ECB’s brainchild The Hundred was originally scheduled to be held in July-August this year but was postponed to 2021 amid the COVID-19 pandemic. While the new schedule hasn’t been announced, the report stated that it may be tagged along with India’s tour of England next year.
ALSO READ: England captain Morgan wary of Hales return
With COVID-19 pandemic leading to financial blows for every cricket board, England will need BCCI’s support to recover from the hit it has suffered due to the crisis.
"We want something that has global relevance, real commercial power, something that the whole game has ownership of and that reduces our reliance on international cricket, which is currently responsible for more than 90 per cent of our revenue," ECB chief executive Tom Harrison told The Cricketer.
A consultancy group – Oakwell Sports Advisory – has suggested that The Hundred must attract Indian players and investors to make the tournament a big hit.
In a report entitled The Impact of Covid-19 on English Cricket, Oakwell states: “The Hundred needs to be able to attract Indian players and subsequently an Indian fanbase, too. The Indian subcontinent constitutes 90% of the 1 billion cricket fans aged 16-69 globally.

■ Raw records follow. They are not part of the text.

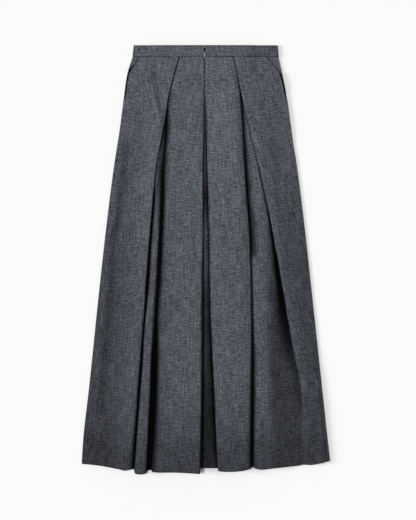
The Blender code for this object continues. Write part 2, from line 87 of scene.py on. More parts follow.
Lines = namedtuple("Lines", "drop side_left left_fold left_slot centre_left "
                            "centre_right right_slot right_fold side_right")
LINES = (
    Lines(0, -171.0, -62.7, -61.4, -3.7, -2.1, 64.2, 65.6, 169.2),
    Lines(42, -183.4, -74.2, -72.8, -3.5, -2.3, 73.0, 74.5, 178.4),
    Lines(89, -190.3, -85.9, -84.5, -3.4, -2.4, 80.6, 83.2, 187.6),
    Lines(165, -199.7, -98.0, -94.5, -4.0, 0.6, 86.3, 100.3, 197.4),
    Lines(265, -214.8, -116.7, -99.9, -6.0, 4.1, 92.6, 125.0, 212.5),
    Lines(410, -232.7, -128.6, -106.0, -6.4, 6.4, 102.2, 155.8, 230.2),
    Lines(600, -253.1, -143.0, -112.0, -7.1, 11.0, 108.0, 188.0, 250.4),
    Lines(700, -263.1, -150.5, -114.1, -8.1, 15.4, 107.8, 204.6, 260.9),
    Lines(790, -272.2, -157.0, -116.2, -9.3, 19.8, 107.5, 222.0, 270.3),
    Lines(915, -286.0, -165.0, -122.4, -11.4, 24.9, 107.2, 228.4, 283.4),
    Lines(973, -289.6, -169.0, -126.4, -12.4, 28.3, 107.0, 229.5, 289.6),
)
BACK_HEM = (946.0, 953.0, 953.0, 942.0)

# How much light reaches the cloth at each drop, least over the last stretch above the hem and at its rim
Light = namedtuple("Light", "drop level")
HEM_LIGHT = (
    Light(0, 0.95), Light(165, 0.95), Light(427, 0.88), Light(700, 0.85), Light(770, 0.82), Light(800, 0.79),
    Light(850, 0.70), Light(871, 0.66), Light(925, 0.48), Light(973, 0.42),
)
HEM_RIM = 2.5
HEM_RIM_LIGHT = 0.4
INSIDE_LIGHT = 0.35


def value(table, column, drop):
    """A column of a table at any drop, smooth between its rows and never past them."""
    drops = [row.drop for row in table]
    values = [getattr(row, column) for row in table]
    slopes = [(values[i + 1] - values[i]) / (drops[i + 1] - drops[i]) for i in range(len(table) - 1)]
    tangents = [slopes[0]]
    for before, after in zip(slopes, slopes[1:]):
        tangents.append(2 * before * after / (before + after) if before * after > 0 else 0.0)
    tangents.append(slopes[-1])
    i = max(k for k in range(len(table) - 1) if drops[k] <= drop)
    span = drops[i + 1] - drops[i]
    t = (drop - drops[i]) / span
    return ((2 * t**3 - 3 * t**2 + 1) * values[i] + (t**3 - 2 * t**2 + t) * span * tangents[i]
            + (3 * t**2 - 2 * t**3) * values[i + 1] + (t**3 - t**2) * span * tangents[i + 1])


def smooth(t):
    """Rises softly from 0 to 1 as t does."""
    t = np.clip(t, 0.0, 1.0)
    return t * t * (3 - 2 * t)


def dropped(points, hem, drop):
    """Points (x, z) of a section at a drop, each let down in step with its own place on the hem."""
    return np.array([(x, PANEL_TOP_Y - drop * reach / LONGEST_DROP, z) for (x, z), reach in zip(points, hem)])


def rounded(points, steps):
    """The section through a control polygon with its corners rounded, with so many steps to a span."""
    middles = (points[:-1] + points[1:]) / 2
    parts = [points[:1] + (middles[0] - points[0]) * np.linspace(0, 1, steps[0], endpoint=False)[:, None]]
    for before, corner, after, count in zip(middles, points[1:-1], middles[1:], steps[1:-1]):
        t = np.linspace(0, 1, count, endpoint=False)[:, None]
        parts.append((1 - t) ** 2 * before + 2 * t * (1 - t) * corner + t ** 2 * after)
    parts.append(middles[-1] + (points[-1] - middles[-1]) * np.linspace(0, 1, steps[-1] + 1)[:, None])
    return np.concatenate(parts)


def span_steps(points, column_step=COLUMN_STEP):
    """How many steps each span of a control polygon takes, for columns about so far apart."""
    middles = (points[:-1] + points[1:]) / 2
    ends = np.concatenate([points[:1], middles, points[-1:]])
    lengths = np.linalg.norm(np.diff(ends, axis=0), axis=1)
    return [max(LEAST_STEPS, math.ceil(length / column_step)) for length in lengths]


def drops_between(top, bottom, row_step=ROW_STEP):
    """Drops from one to another, about row_step apart."""
    return np.linspace(top, bottom, math.ceil((bottom - top) / row_step) + 1)


def drops_to_hem(top):
    """Drops down to the hem, with one more just above its rim."""
    return np.append(drops_between(top, 973 - HEM_RIM), 973)


def hem_shades(shading, drops, rows):
    """Shades by shading(drop, points), with the light that reaches each drop, and darker at the hem's rim."""
    shades = [shading(drop, row) * value(HEM_LIGHT, "level", drop) for drop, row in zip(drops, rows)]
    if drops[-1] == 973:
        shades[-1] = shades[-1] * HEM_RIM_LIGHT
    return shades


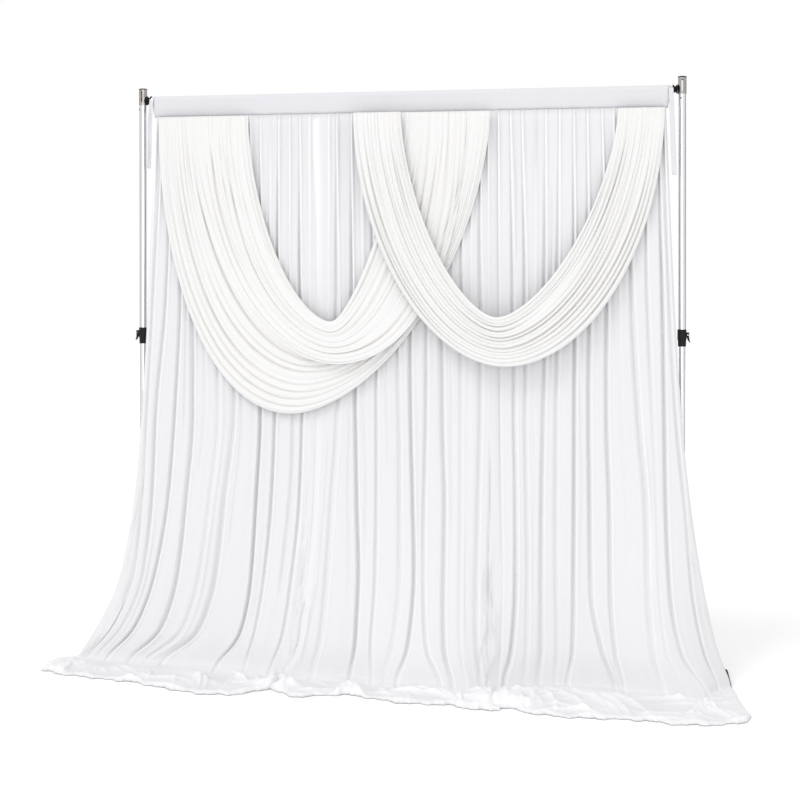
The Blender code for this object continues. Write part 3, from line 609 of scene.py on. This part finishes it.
# %% Puddle
CRESTS = (
    (-1.82, -0.23, 100, 14, 78, 10), (-1.74, -0.31, 90, 12, 74, 10), (-1.72, -0.3, 130, 10, -84, 9),
    (-1.52, -0.47, 90, 12, -15, 7), (-1.37, -0.5, 95, 12, -20, 8), (-1.27, -0.53, 70, 10, -45, 9),
    (-1.16, -0.41, 145, 9, 2, 8), (-0.98, -0.4, 115, 9, -69, 13), (-0.94, -0.42, 115, 12, -72, 8),
    (-1.09, -0.57, 155, 14, -11, 6), (-0.82, -0.43, 155, 10, 85, 9), (-0.78, -0.33, 105, 9, -58, 8),
    (-0.7, -0.57, 90, 12, 27, 7), (-0.64, -0.46, 75, 12, 54, 9), (-0.61, -0.34, 110, 12, -81, 22),
    (-0.61, -0.25, 35, 10, -24, 20), (-0.55, -0.38, 100, 10, -74, 16), (-0.37, -0.51, 105, 14, 9, 6),
    (-0.23, -0.48, 70, 10, 72, 13), (-0.15, -0.51, 115, 9, -59, 12), (-0.19, -0.33, 80, 10, 80, 8),
    (-0.18, -0.61, 20, 14, 9, 13), (0.11, -0.46, 135, 11, -2, 9), (0.21, -0.46, 155, 10, -39, 10),
    (0.27, -0.47, 150, 9, -53, 11), (0.34, -0.5, 150, 9, -69, 10), (0.1, -0.62, 120, 14, -3, 6),
    (0.36, -0.65, 85, 14, -2, 7), (0.47, -0.5, 120, 12, -70, 17), (0.52, -0.52, 120, 11, -73, 18),
    (0.57, -0.47, 110, 12, -78, 20), (0.62, -0.38, 35, 13, 9, 20), (0.65, -0.5, 110, 12, -81, 18),
    (0.7, -0.45, 110, 12, -79, 16), (0.51, -0.58, 50, 10, 49, 13), (0.79, -0.46, 180, 10, -70, 10),
    (0.88, -0.43, 200, 9, -58, 9), (0.97, -0.41, 180, 8, -55, 8), (0.93, -0.63, 115, 12, -35, 7),
    (1.09, -0.47, 180, 9, -62, 9), (1.13, -0.4, 85, 9, -47, 6), (1.19, -0.5, 150, 9, -60, 7),
    (1.05, -0.51, 180, 9, -58, 7), (1.39, -0.32, 70, 16, 86, 14), (1.3, -0.64, 100, 12, 14, 7),
    (1.5, -0.45, 180, 9, 62, 11), (1.54, -0.47, 65, 9, -63, 9), (1.58, -0.6, 120, 9, -55, 10),
    (-0.66, -0.44, 60, 34, -60, 12), (-0.58, -0.46, 70, 38, 84, 18), (-0.5, -0.42, 55, 30, -70, 12),
    (0.47, -0.57, 80, 30, -74, 16), (0.55, -0.54, 90, 30, 86, 20), (0.62, -0.58, 70, 28, -66, 17),
    (0.69, -0.6, 60, 30, -80, 14), (-0.2, -0.52, 70, 34, 40, 10), (1.34, -0.375, 190, 12, -1, 5),
    (1.34, -0.72, 135, 14, 6, 6), (1.63, -0.6, 90, 10, -60, 7), (1.5, -0.57, 140, 8, 62, 6),
)
print(len(CRESTS), "crests placed by hand")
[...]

"Indian investment into the Hundred, including from IPL team owners, may facilitate the involvement of Indian players in the longer term. In addition to generating revenue out of India, this would be vital in unlocking the south-Asian UK-based fanbase."
This report comes at a time when senior Indian players have been vocal about BCCI not allowing them to go to other countries and participate in cricket leagues and tournaments.
The likes of Suresh Raina, Robin Uthappa have said that playing in other leagues will improve the quality of Indian players and will allow them to get accustomed to different conditions.